I've developed the view that seignorage, that is, the exchange value in excess of specie value of coinage, is effectively a measure of trust in a currency system, and that fiat currency in paper or even more so as ledger entries (written or electronic) express an extraordinary level of trust in a currency, the more so if that currency is widely accepted internationally.

Another interpretation is that money in a given economic region is the most widely accepted commodity, that is to say, the exchange medium which is accepted preferentially to any other. This need not be a conventional currency (e.g., commodity or symbolic exchange of shells, hides, cattle, cigarettes, alcohol, laundry detergent, etc.), or the official currency of a region (though legal sanction and sanction of discharge of debt go a long way to establishing a currency within a given region). Multiple currencies may trade simultaneously, possibly in slightly differing contexts, and through much of history there has been at least some distinction between retail trade (often copper), wholesale (silver), and capital / government financing (gold). Adam Smith discusses this at great length in Wealth of Nations. Multi-metallic systems often involve variable exchange rates between different classes of money, and I've mused that this might be something worth reintroducing to modern financial systems.

replies(1): >>41903701 #
2. merry_flame ◴[] No.41903701[source]
> Multi-metallic systems often involve variable exchange rates between different classes of money, and I've mused that this might be something worth reintroducing to modern financial systems. How and why? Even as arbitrage is easier to effect as ever? The point of the bimetallic system was that gold wasn't available in high enough quantities for the needs of the economy (monetary mass) and was too valuable for small-denomination coinage. Those aren't problems we currently have…
replies(1): >>41906820 #
3. dredmorbius ◴[] No.41906820[source]
How and why?

One of the biggest problems with contemporary monetary theory is that issues at the retail level (wages and household spending) are difficult to address without creating inflationary asset spirals, including most notably of real estate, but also of stocks, other financial assets, and collectables (wines, art masterworks, memorabilia, etc.). One can in fact look to markets and auctions for such assets as one of several signs that monetary policy is in fact misfiring, in my opinion.

Matt Ridley isn't someone whose views I generally subscribe to, but in a Feb 2019 Intelligence Squared (UK) debate with Johan Norberg and David Runciman, Ridley made a throwaway comment that whilst "[m]arkets in goods and services for immediate consumption such as 'haircuts and hamburgers'work very well and efficiently in delivering innovation and efficiency ... markets in assets (goods for hoarding and resale) are 'so automatically prone to bubbles and crashes that it is hard to design them so they work at all'".

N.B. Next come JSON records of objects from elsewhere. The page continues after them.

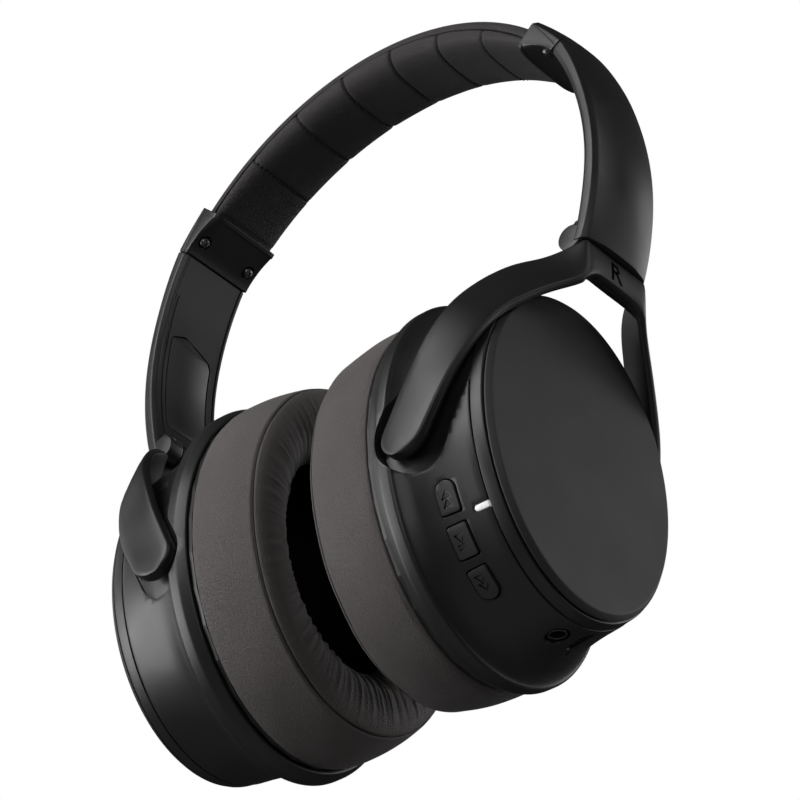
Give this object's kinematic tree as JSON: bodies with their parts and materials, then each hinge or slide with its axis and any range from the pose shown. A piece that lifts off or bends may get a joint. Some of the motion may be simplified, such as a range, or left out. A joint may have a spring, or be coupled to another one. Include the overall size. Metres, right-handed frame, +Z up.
{
  "type": "over-ear headphones",
  "caption": "Folding over-ear wireless headphones with padded headband, sliding arms, wishbone yokes and oval ear cups; stands in for an aviation headset, no microphone boom.",
  "frame": {"origin": "underside of the headband cushion at the crown, on the plane that mirrors left and right, where a head or a hook carries the part", "axes": "+Z up along the band's crown, +X towards the wearer's right ear, +Y towards the wearer's front"},
  "size_m": [0.1488, 0.0786, 0.1953],
  "materials": {
    "shell_black": "satin black moulded plastic",
    "cover_black": "matt soft-touch black plastic",
    "band_leather": "fine-grained black-brown leatherette",
    "pad_leather": "grained dark brown-grey leatherette",
    "steel": "plain steel",
    "dark_steel": "blackened steel",
    "board_fibre": "pressed fibre board",
    "cloth_black": "black speaker cloth",
    "light_white": "white translucent plastic",
    "circuit_green": "coated circuit board",
    "cell_grey": "foil-wrapped cell"
  },
  "bodies": {
    "headband": {"headband_cover": "band_leather", "headband_spring": "steel", "headband_board": "board_fibre", "headband_cushion": "band_leather"},
    "end_cap_R": {"end_cap_outer_R": "shell_black", "end_cap_inner_R": "shell_black", "cap_screw_front_R": "dark_steel", "cap_screw_rear_R": "dark_steel", "slider_tongue_R": "steel"},
    "arm_R": {"arm_shell_R": "shell_black", "arm_panel_R": "shell_black", "arm_insert_R": "cover_black", "fold_pin_R": "steel"},
    "yoke_R": {"yoke_R": "shell_black", "cup_pivot_front_R": "steel", "cup_pivot_rear_R": "steel"},
    "cup_R": {"cup_housing_R": "shell_black", "trim_ring_R": "shell_black", "cup_cover_R": "cover_black", "baffle_R": "shell_black", "driver_R": "steel", "speaker_cloth_R": "cloth_black", "pad_plate_R": "shell_black", "ear_pad_R": "pad_leather", "key_board_R": "circuit_green", "status_light_R": "light_white", "jack_socket_R": "dark_steel", "charging_socket_R": "steel", "circuit_board_R": "circuit_green"},
    "end_cap_L": {"end_cap_outer_L": "shell_black", "end_cap_inner_L": "shell_black", "cap_screw_front_L": "dark_steel", "cap_screw_rear_L": "dark_steel", "slider_tongue_L": "steel"},
    "arm_L": {"arm_shell_L": "shell_black", "arm_panel_L": "shell_black", "arm_insert_L": "cover_black", "fold_pin_L": "steel"},
    "yoke_L": {"yoke_L": "shell_black", "cup_pivot_front_L": "steel", "cup_pivot_rear_L": "steel"},
    "cup_L": {"cup_housing_L": "shell_black", "trim_ring_L": "shell_black", "cup_cover_L": "cover_black", "baffle_L": "shell_black", "driver_L": "steel", "speaker_cloth_L": "cloth_black", "pad_plate_L": "shell_black", "ear_pad_L": "pad_leather", "battery_L": "cell_grey"},
    "key_back_R": {"key_back_R": "cover_black"},
    "key_play_R": {"key_play_R": "cover_black"},
    "key_next_R": {"key_next_R": "cover_black"}
  },
  "joints": [
    {"name": "band_flex_R", "type": "hinge", "parent": "headband", "child": "end_cap_R", "pos_m": [0.05642, 0, -0.01171], "axis": [0, -1, 0], "range_deg": [0, 34.3]},
    {"name": "slider_R", "type": "hinge", "parent": "end_cap_R", "child": "arm_R", "pos_m": [-0.014, 0, -0.0643], "axis": [0, 1, 0], "range_deg": [0, 6.5]},
    {"name": "fold_R", "type": "hinge", "parent": "arm_R", "child": "yoke_R", "pos_m": [0.0648, 0, -0.0859], "axis": [0, 1, 0], "range_deg": [0, 70]},
    {"name": "tilt_R", "type": "hinge", "parent": "yoke_R", "child": "cup_R", "pos_m": [0.0382, 0, -0.1436], "axis": [0, -1, 0], "range_deg": [-4, 12]},
    {"name": "band_flex_L", "type": "hinge", "parent": "headband", "child": "end_cap_L", "pos_m": [-0.05642, 0, -0.01171], "axis": [0, 1, 0], "range_deg": [0, 34.3]},
    {"name": "slider_L", "type": "hinge", "parent": "end_cap_L", "child": "arm_L", "pos_m": [0.014, 0, -0.0643], "axis": [0, -1, 0], "range_deg": [0, 6.5]},
    {"name": "fold_L", "type": "hinge", "parent": "arm_L", "child": "yoke_L", "pos_m": [-0.0648, 0, -0.0859], "axis": [0, -1, 0], "range_deg": [0, 70]},
    {"name": "tilt_L", "type": "hinge", "parent": "yoke_L", "child": "cup_L", "pos_m": [-0.0382, 0, -0.1436], "axis": [0, 1, 0], "range_deg": [-4, 12]},
    {"name": "key_back_R_press", "type": "slide", "parent": "cup_R", "child": "key_back_R", "axis": [0, 0.9091, 0.4165], "range_m": [0, 0.00035], "stiffness_N_per_m": 3000},
    {"name": "key_play_R_press", "type": "slide", "parent": "cup_R", "child": "key_play_R", "axis": [0, 0.7872, 0.6167], "range_m": [0, 0.00035], "stiffness_N_per_m": 3000},
    {"name": "key_next_R_press", "type": "slide", "parent": "cup_R", "child": "key_next_R", "axis": [0, 0.5852, 0.8109], "range_m": [0, 0.00035], "stiffness_N_per_m": 3000}
  ],
  "couplings": [
    {"joint": "band_flex_R", "follows": "fold_R", "ratio": 0.49},
    {"joint": "band_flex_L", "follows": "fold_L", "ratio": 0.49}
  ]
}
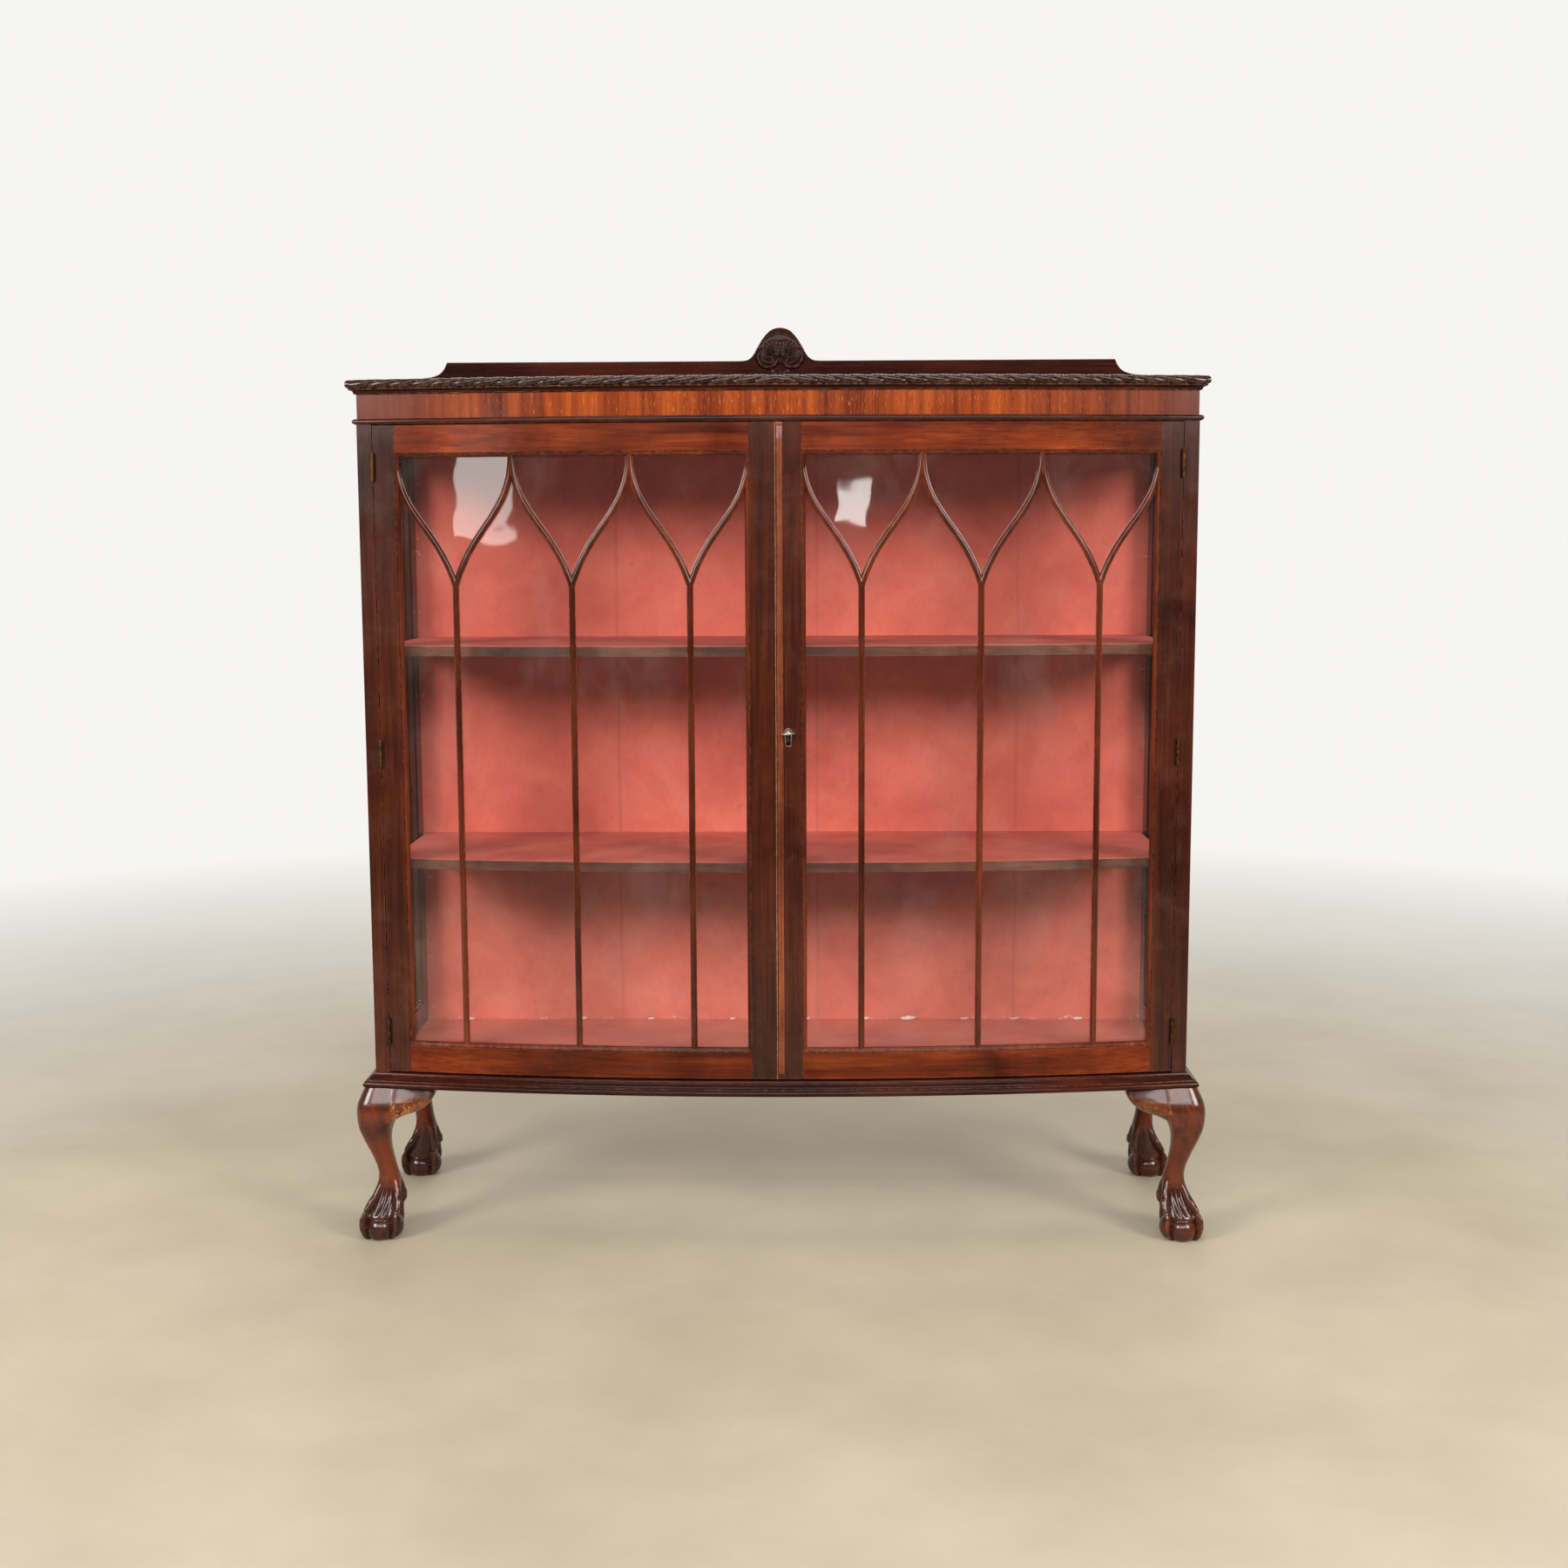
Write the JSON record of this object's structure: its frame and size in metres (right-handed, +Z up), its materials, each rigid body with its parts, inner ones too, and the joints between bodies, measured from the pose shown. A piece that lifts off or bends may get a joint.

This apparently appears in his book The Rational Optimist, I'm finding via a FastGPT query:

<https://www.goodreads.com/book/show/7776209-the-rational-opt...>

<https://www.goodreads.com/work/quotes/10684114-the-rational-...>

I strongly suspect Ridley was citing his own work in that debate, so thanks for prompting me to look that up.

There are various ways in which such iniquities might be addressed. Among the traditional approaches are various income supports, minimum wage, universal basic or guaranteed minimum incomes (UBI/GMI), on the wage side, a land value tax (tax on the unimproved value of land), an asset or wealth tax, and/or a transaction tax (particularly aimed at HFT).

Another possibility though suggests itself in my comment above about status as legal tender. That is, different currencies might be recognised as legal tender (discharging debt) only for a specific set of transactions. Normally we shy from this on efficiency grounds, but it seems to me that there might be a role that could be played especially in separating financial transactions markets from those in quotidian consumption. There are some early variants of this, largely in the form of expiring financial assistance, e.g., a debit card whose balance expires after a given time (1--5 years or so. In the US I believe SNAP benefits (grocery assistance) works this way, and I've heard of similar projects elsewhere. A health savings account in the US (a tax-deferred put-away plan for healthcare expenses not otherwise covered by insurance) is a similar mechanism.

And keep in mind: we're not limited to specific classes of specie (e.g., copper, silver, gold, iron, etc.), but could create and retire entire sets of currencies at will, though I'd suggest at the very least starting with a limited set, and targeting general areas of financial activity, again, wage/retail, wholesale, fiance, government spending (possibly at multiple levels), and international exchange being more obvious candidates.

Related concepts are of insurance or financing of specific assets or transactions. We're in the midst of finding out what uninsurability will mean for real estate markets in disaster-prone areas (wildfires in the US West, hurricanes along the US Gulf Coast and Southestern Seaboard). Paul Baran, co-inventor of packet-switched networks mentioned insurance redlining and its effects on inner-city homeowners and small businesses in a 1968 monograph, "On the Future Computer Era: Modification of the American Character and the Role of the Engineer, or, A Little Caution in the Haste to Number":

<file:///Users/karsten/Downloads/P3780-2.pdf> (PDF) (p. 6)

James Burke discussed a similar situation (reluctance of funding syndicates to underwrite fancy "new unprooved" technology) in severely retarding adoption of lateen-rigged sailing ships, in the TV series / book Connections. (These had been used for about a thousand years by Arabic and Indian sailors, but weren't adopted in Europe until the 1500s or so.) For specific types of transactions, mandating payment in the appropriate monetary type in order to qualify for insurance or certification might work.

The net effect would still be porous, but even porous systems can be managed so long as they impose sufficient frictions. And yes there might be exchanges between currency systems, but so long as those are also somewhat managed (e.g., with reporting, taxes/fees, etc.) this need not be a free-for-all.

And in the meantime, it would be possible for central banks to inject money into specific sectors of the economy, at least distinguishing between, say, wage/retail, wholesale, and finance, and quite possibly even more finely.